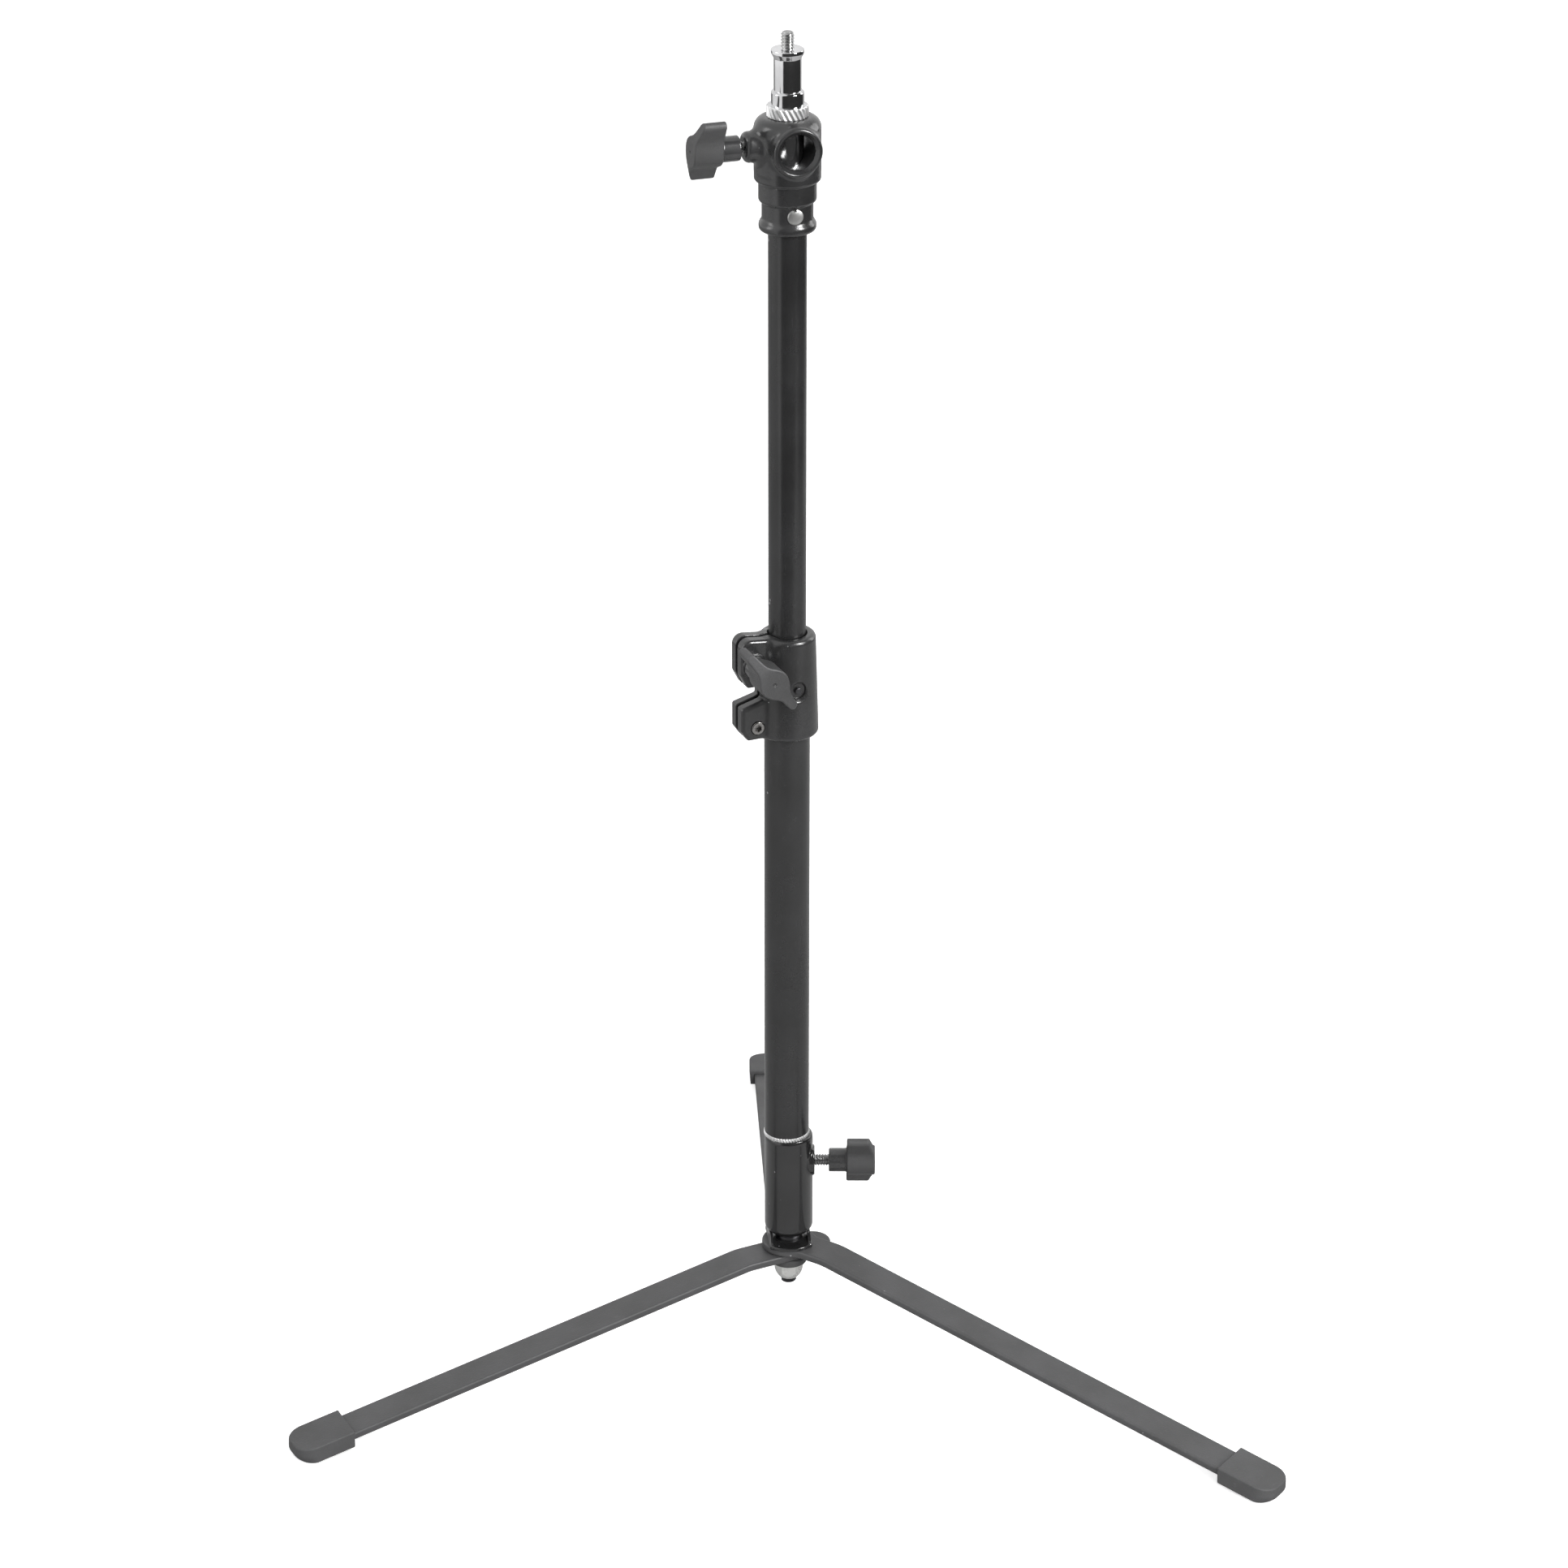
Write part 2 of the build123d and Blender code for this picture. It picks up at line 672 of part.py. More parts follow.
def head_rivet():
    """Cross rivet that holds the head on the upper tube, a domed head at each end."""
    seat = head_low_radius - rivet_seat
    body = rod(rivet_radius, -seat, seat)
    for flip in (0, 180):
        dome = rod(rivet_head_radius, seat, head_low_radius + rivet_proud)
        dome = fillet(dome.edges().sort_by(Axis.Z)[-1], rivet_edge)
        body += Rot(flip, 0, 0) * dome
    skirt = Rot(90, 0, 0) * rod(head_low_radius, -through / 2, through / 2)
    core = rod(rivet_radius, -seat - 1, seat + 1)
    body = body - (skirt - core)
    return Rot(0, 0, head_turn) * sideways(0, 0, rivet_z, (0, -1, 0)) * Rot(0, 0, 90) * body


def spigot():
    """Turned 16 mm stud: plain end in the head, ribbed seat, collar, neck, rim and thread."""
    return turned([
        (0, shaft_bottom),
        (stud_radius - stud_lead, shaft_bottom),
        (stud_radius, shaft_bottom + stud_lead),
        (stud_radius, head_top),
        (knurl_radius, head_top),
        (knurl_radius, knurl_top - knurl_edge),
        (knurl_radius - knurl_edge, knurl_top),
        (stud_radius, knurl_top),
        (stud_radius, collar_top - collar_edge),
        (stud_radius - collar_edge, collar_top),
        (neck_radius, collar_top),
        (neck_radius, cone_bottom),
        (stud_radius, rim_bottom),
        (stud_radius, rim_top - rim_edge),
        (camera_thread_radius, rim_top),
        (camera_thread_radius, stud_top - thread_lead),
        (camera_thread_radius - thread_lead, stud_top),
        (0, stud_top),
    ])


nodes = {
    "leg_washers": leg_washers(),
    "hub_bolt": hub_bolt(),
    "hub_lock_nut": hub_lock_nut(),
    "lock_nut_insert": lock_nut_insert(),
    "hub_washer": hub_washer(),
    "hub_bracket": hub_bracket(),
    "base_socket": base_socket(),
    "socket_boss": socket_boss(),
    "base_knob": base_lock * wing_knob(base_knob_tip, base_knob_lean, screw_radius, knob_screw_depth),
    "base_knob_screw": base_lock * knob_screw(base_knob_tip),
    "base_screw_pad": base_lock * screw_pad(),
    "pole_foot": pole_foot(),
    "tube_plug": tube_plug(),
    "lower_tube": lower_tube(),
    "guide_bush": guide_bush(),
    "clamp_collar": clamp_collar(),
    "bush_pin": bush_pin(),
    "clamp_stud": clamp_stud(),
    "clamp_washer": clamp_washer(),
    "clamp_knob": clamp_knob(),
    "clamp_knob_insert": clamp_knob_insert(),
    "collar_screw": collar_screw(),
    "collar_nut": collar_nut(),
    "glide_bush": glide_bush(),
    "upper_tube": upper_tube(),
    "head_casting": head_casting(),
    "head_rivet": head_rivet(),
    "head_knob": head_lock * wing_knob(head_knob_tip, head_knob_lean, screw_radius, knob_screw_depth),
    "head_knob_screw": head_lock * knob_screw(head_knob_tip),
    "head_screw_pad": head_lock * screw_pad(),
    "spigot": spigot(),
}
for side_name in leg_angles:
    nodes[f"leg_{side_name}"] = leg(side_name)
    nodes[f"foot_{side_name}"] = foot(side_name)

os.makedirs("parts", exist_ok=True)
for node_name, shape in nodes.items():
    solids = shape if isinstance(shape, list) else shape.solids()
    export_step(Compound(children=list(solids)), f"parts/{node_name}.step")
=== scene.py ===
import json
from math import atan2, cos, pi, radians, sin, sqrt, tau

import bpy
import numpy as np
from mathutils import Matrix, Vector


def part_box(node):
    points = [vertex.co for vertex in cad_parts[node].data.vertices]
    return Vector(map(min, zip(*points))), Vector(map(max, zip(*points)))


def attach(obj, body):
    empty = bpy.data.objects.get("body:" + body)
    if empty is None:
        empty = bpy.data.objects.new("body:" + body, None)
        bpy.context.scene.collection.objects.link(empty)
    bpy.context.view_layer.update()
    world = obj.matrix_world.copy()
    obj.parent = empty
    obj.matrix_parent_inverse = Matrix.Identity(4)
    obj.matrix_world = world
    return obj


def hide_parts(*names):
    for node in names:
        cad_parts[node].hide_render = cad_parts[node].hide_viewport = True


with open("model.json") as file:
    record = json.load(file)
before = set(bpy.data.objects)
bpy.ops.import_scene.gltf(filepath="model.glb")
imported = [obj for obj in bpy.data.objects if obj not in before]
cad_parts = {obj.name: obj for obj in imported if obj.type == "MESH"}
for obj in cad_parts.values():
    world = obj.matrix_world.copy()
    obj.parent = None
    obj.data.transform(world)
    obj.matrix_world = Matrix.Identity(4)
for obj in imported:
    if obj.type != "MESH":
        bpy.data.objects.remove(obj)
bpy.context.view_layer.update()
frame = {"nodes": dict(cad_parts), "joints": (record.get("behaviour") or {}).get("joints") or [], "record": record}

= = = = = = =

** Problem statement **
Return all of the data exactly as it reads.

** Output of the task **
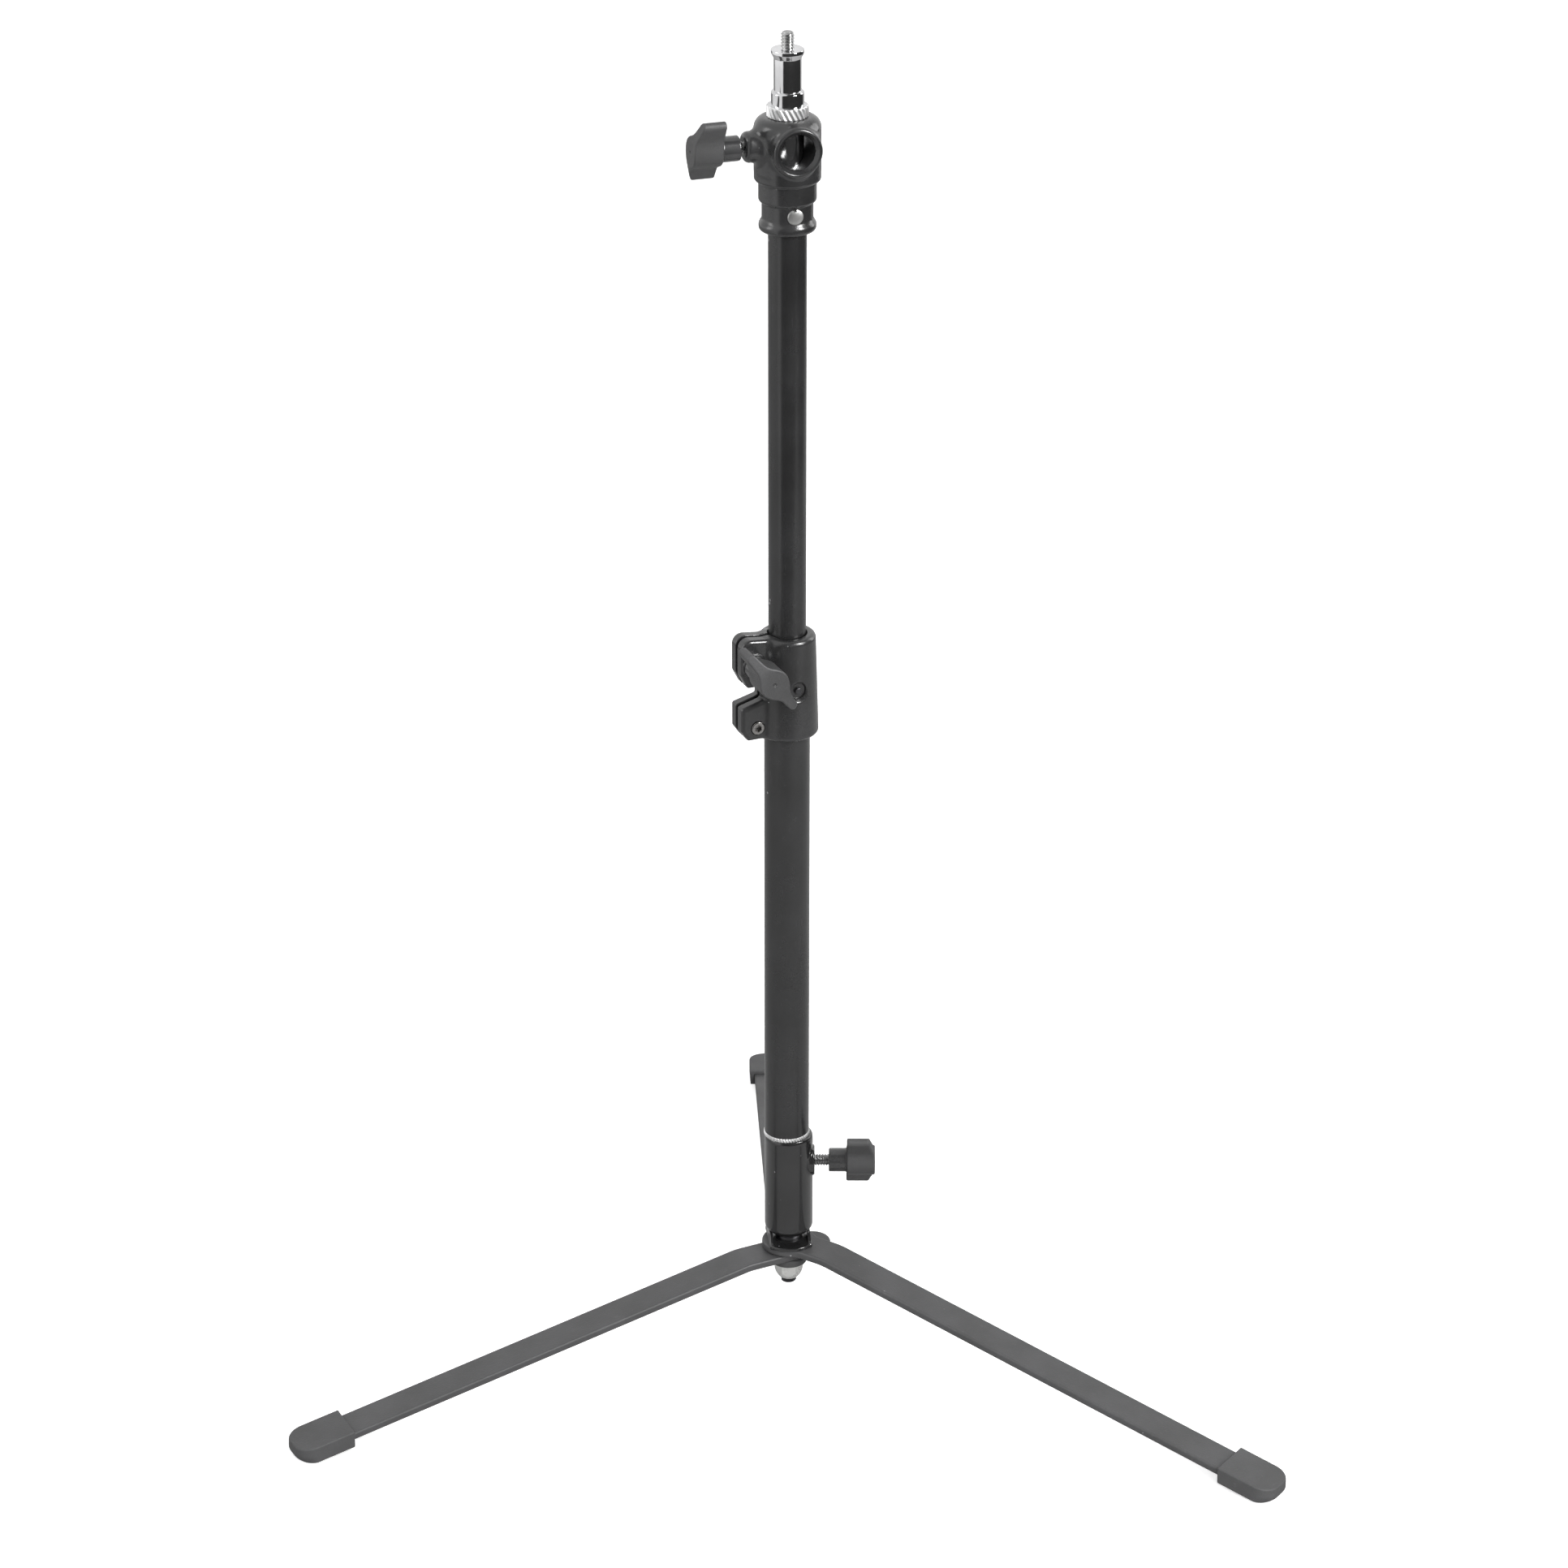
Write part 2 of the build123d and Blender code for this picture. It picks up at line 672 of part.py. More parts follow.
def head_rivet():
    """Cross rivet that holds the head on the upper tube, a domed head at each end."""
    seat = head_low_radius - rivet_seat
    body = rod(rivet_radius, -seat, seat)
    for flip in (0, 180):
        dome = rod(rivet_head_radius, seat, head_low_radius + rivet_proud)
        dome = fillet(dome.edges().sort_by(Axis.Z)[-1], rivet_edge)
        body += Rot(flip, 0, 0) * dome
    skirt = Rot(90, 0, 0) * rod(head_low_radius, -through / 2, through / 2)
    core = rod(rivet_radius, -seat - 1, seat + 1)
    body = body - (skirt - core)
    return Rot(0, 0, head_turn) * sideways(0, 0, rivet_z, (0, -1, 0)) * Rot(0, 0, 90) * body


def spigot():
    """Turned 16 mm stud: plain end in the head, ribbed seat, collar, neck, rim and thread."""
    return turned([
        (0, shaft_bottom),
        (stud_radius - stud_lead, shaft_bottom),
        (stud_radius, shaft_bottom + stud_lead),
        (stud_radius, head_top),
        (knurl_radius, head_top),
        (knurl_radius, knurl_top - knurl_edge),
        (knurl_radius - knurl_edge, knurl_top),
        (stud_radius, knurl_top),
        (stud_radius, collar_top - collar_edge),
        (stud_radius - collar_edge, collar_top),
        (neck_radius, collar_top),
        (neck_radius, cone_bottom),
        (stud_radius, rim_bottom),
        (stud_radius, rim_top - rim_edge),
        (camera_thread_radius, rim_top),
        (camera_thread_radius, stud_top - thread_lead),
        (camera_thread_radius - thread_lead, stud_top),
        (0, stud_top),
    ])


nodes = {
    "leg_washers": leg_washers(),
    "hub_bolt": hub_bolt(),
    "hub_lock_nut": hub_lock_nut(),
    "lock_nut_insert": lock_nut_insert(),
    "hub_washer": hub_washer(),
    "hub_bracket": hub_bracket(),
    "base_socket": base_socket(),
    "socket_boss": socket_boss(),
    "base_knob": base_lock * wing_knob(base_knob_tip, base_knob_lean, screw_radius, knob_screw_depth),
    "base_knob_screw": base_lock * knob_screw(base_knob_tip),
    "base_screw_pad": base_lock * screw_pad(),
    "pole_foot": pole_foot(),
    "tube_plug": tube_plug(),
    "lower_tube": lower_tube(),
    "guide_bush": guide_bush(),
    "clamp_collar": clamp_collar(),
    "bush_pin": bush_pin(),
    "clamp_stud": clamp_stud(),
    "clamp_washer": clamp_washer(),
    "clamp_knob": clamp_knob(),
    "clamp_knob_insert": clamp_knob_insert(),
    "collar_screw": collar_screw(),
    "collar_nut": collar_nut(),
    "glide_bush": glide_bush(),
    "upper_tube": upper_tube(),
    "head_casting": head_casting(),
    "head_rivet": head_rivet(),
    "head_knob": head_lock * wing_knob(head_knob_tip, head_knob_lean, screw_radius, knob_screw_depth),
    "head_knob_screw": head_lock * knob_screw(head_knob_tip),
    "head_screw_pad": head_lock * screw_pad(),
    "spigot": spigot(),
}
for side_name in leg_angles:
    nodes[f"leg_{side_name}"] = leg(side_name)
    nodes[f"foot_{side_name}"] = foot(side_name)

os.makedirs("parts", exist_ok=True)
for node_name, shape in nodes.items():
    solids = shape if isinstance(shape, list) else shape.solids()
    export_step(Compound(children=list(solids)), f"parts/{node_name}.step")
=== scene.py ===
import json
from math import atan2, cos, pi, radians, sin, sqrt, tau

import bpy
import numpy as np
from mathutils import Matrix, Vector


def part_box(node):
    points = [vertex.co for vertex in cad_parts[node].data.vertices]
    return Vector(map(min, zip(*points))), Vector(map(max, zip(*points)))


def attach(obj, body):
    empty = bpy.data.objects.get("body:" + body)
    if empty is None:
        empty = bpy.data.objects.new("body:" + body, None)
        bpy.context.scene.collection.objects.link(empty)
    bpy.context.view_layer.update()
    world = obj.matrix_world.copy()
    obj.parent = empty
    obj.matrix_parent_inverse = Matrix.Identity(4)
    obj.matrix_world = world
    return obj


def hide_parts(*names):
    for node in names:
        cad_parts[node].hide_render = cad_parts[node].hide_viewport = True


with open("model.json") as file:
    record = json.load(file)
before = set(bpy.data.objects)
bpy.ops.import_scene.gltf(filepath="model.glb")
imported = [obj for obj in bpy.data.objects if obj not in before]
cad_parts = {obj.name: obj for obj in imported if obj.type == "MESH"}
for obj in cad_parts.values():
    world = obj.matrix_world.copy()
    obj.parent = None
    obj.data.transform(world)
    obj.matrix_world = Matrix.Identity(4)
for obj in imported:
    if obj.type != "MESH":
        bpy.data.objects.remove(obj)
bpy.context.view_layer.update()
frame = {"nodes": dict(cad_parts), "joints": (record.get("behaviour") or {}).get("joints") or [], "record": record}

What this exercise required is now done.